El gran hall y la escalera de honor dan cuenta del volumen de la obra, donde se destacan las añosas aberturas de madera, los altísimos ventanales decorados y las escaleras anchas que llevan a los pisos superiores, donde una serie de corredores permiten el acceso a las aulas más recónditas. La luminosidad es un sello distintivo de este edificio: los pasillos, los anfiteatros y los salones captan la luz natural casi todo el día, gracias a la infinidad de ventanas ojivales que revisten las cuatro caras de esta construcción.
El edificio se inauguró en 1938, pero todavía no pudede despojarse de las leyendas que nacieron en torno a su aspecto inconcluso y hasta tenebroso...
El mito más conocido es el del suicidio del arquitecto uruguayo Arturo Prins, creador del proyecto, quien habría tomado tan drástica decisión al comprobar la existencia de errores de cálculo en la estructura, lo que haría imposible su finalización. En realidad, sus colegas contemporáneos no comparten esa teoría y, además de aclarar que la obra no se finalizó por problemas económicos vinculados con la crisis mundial del 30, sostienen que no correría ningún peligro de desmoronamiento si se finalizara, ya que es notable la solidez de la construcción.

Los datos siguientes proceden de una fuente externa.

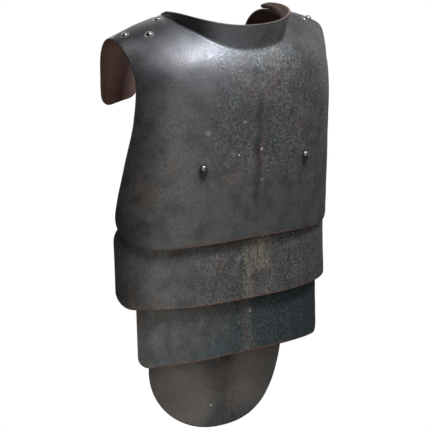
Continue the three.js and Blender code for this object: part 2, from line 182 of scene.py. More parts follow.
# %% Shell of the breastplate and hooks
WALK = 0.5
WALK_PAST = 20.0
SECTION_STEPS = 24
CREST_STATIONS = 55
line_up = np.arange(0, HOOK_END + HOOK_SLANT + WALK_PAST, WALK)
line_lean = np.radians(lean_at(line_up + WALK / 2))
line_y = np.concatenate([[0], np.cumsum(np.sin(line_lean) * WALK)[:-1]])
line_z = np.concatenate([[0], np.cumsum(np.cos(line_lean) * WALK)[:-1]])


def section_point(out, half, turn, power):
    """Sideways and backward reach of a point `out` along a section.

    The sheet's turn at a length s is turn * (s / half) ** power. Sideways is the sum of its
    cosine over s from 0 to out, and back is the sum of its sine.
    """
    steps = (np.arange(SECTION_STEPS) + 0.5) / SECTION_STEPS
    length = np.abs(out)[..., None] * steps / half
    angle = np.radians(turn)[..., None] * length ** np.asarray(power)[..., None]
    return out * np.cos(angle).mean(-1), np.abs(out) * np.sin(angle).mean(-1)


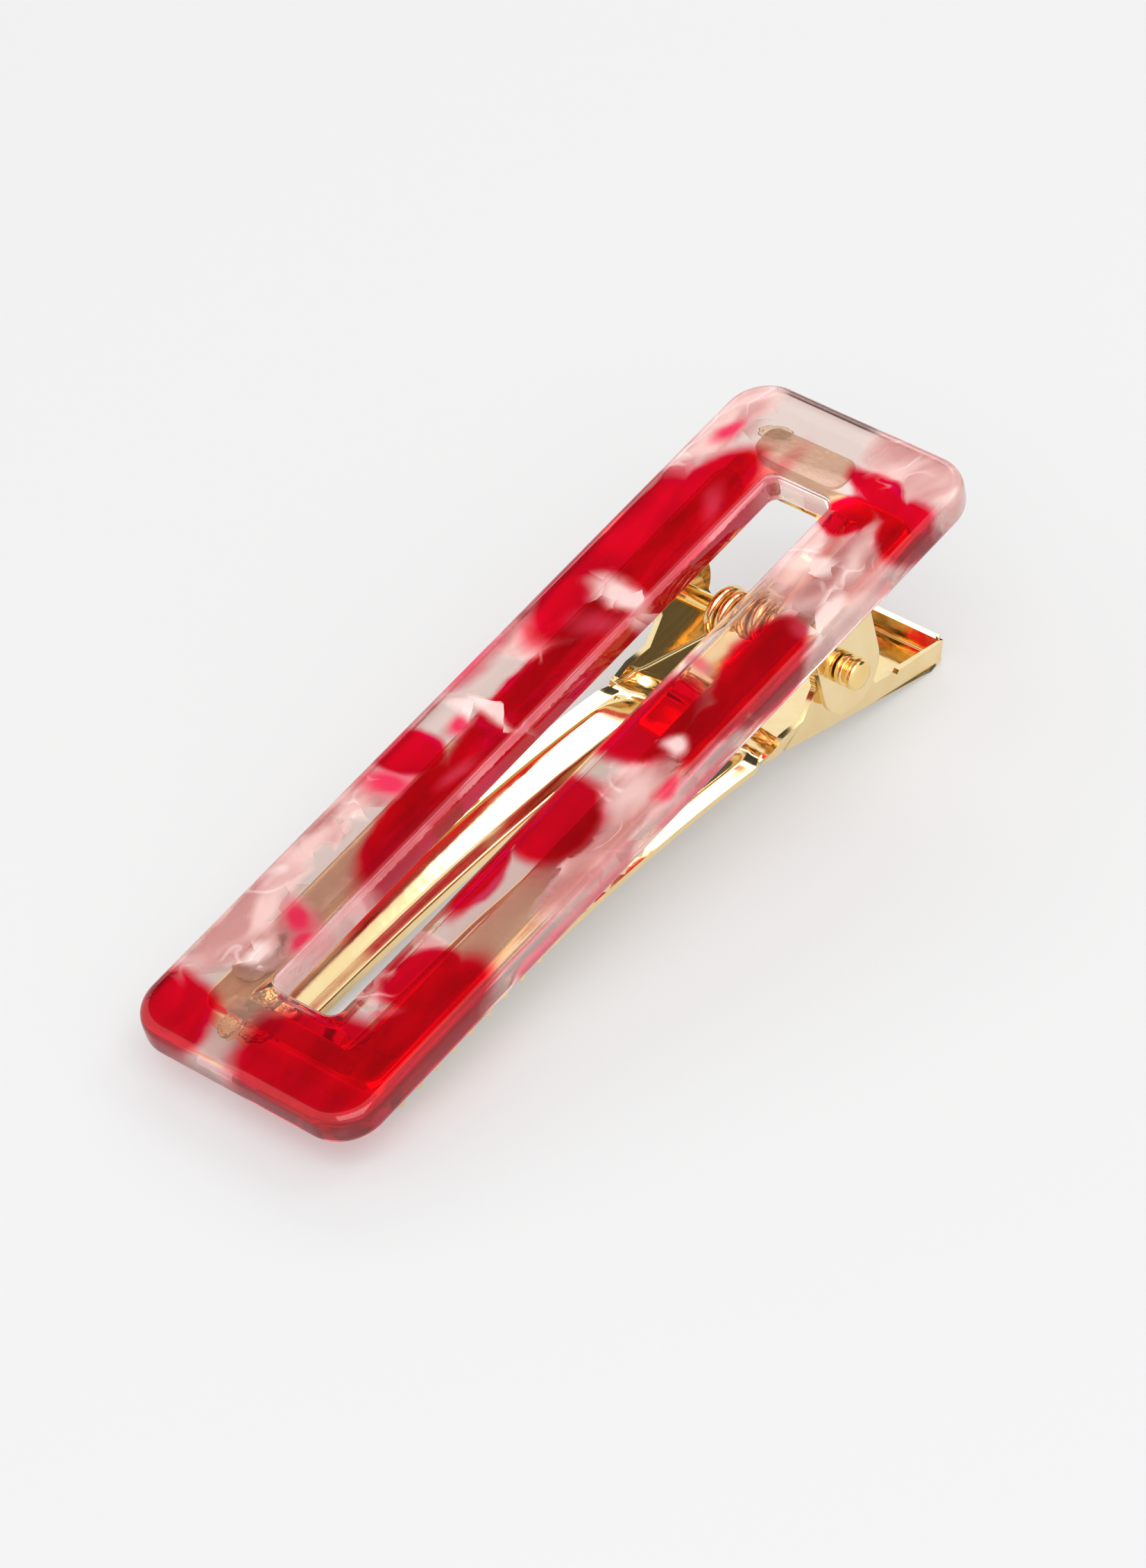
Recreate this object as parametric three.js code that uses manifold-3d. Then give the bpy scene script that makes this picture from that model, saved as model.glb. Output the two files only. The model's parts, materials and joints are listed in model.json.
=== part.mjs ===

De más está decir que el revoque exterior hubiera emprolijado y refrescado la actual fachada, apenas rojiza y muy erosionada. Pero, indudablemente, las tres torres –jamás alzadas- con sus rosetones, pináculos y agujas, así como los jardines proyectados hasta la actual Avenida del Libertador, hubiesen diagramado una perfecta apariencia para que este increíble edificio se convirtiera, quizá, en una de las más importantes catedrales de Buenos Aires, lo que habría cambiado por completo su destino.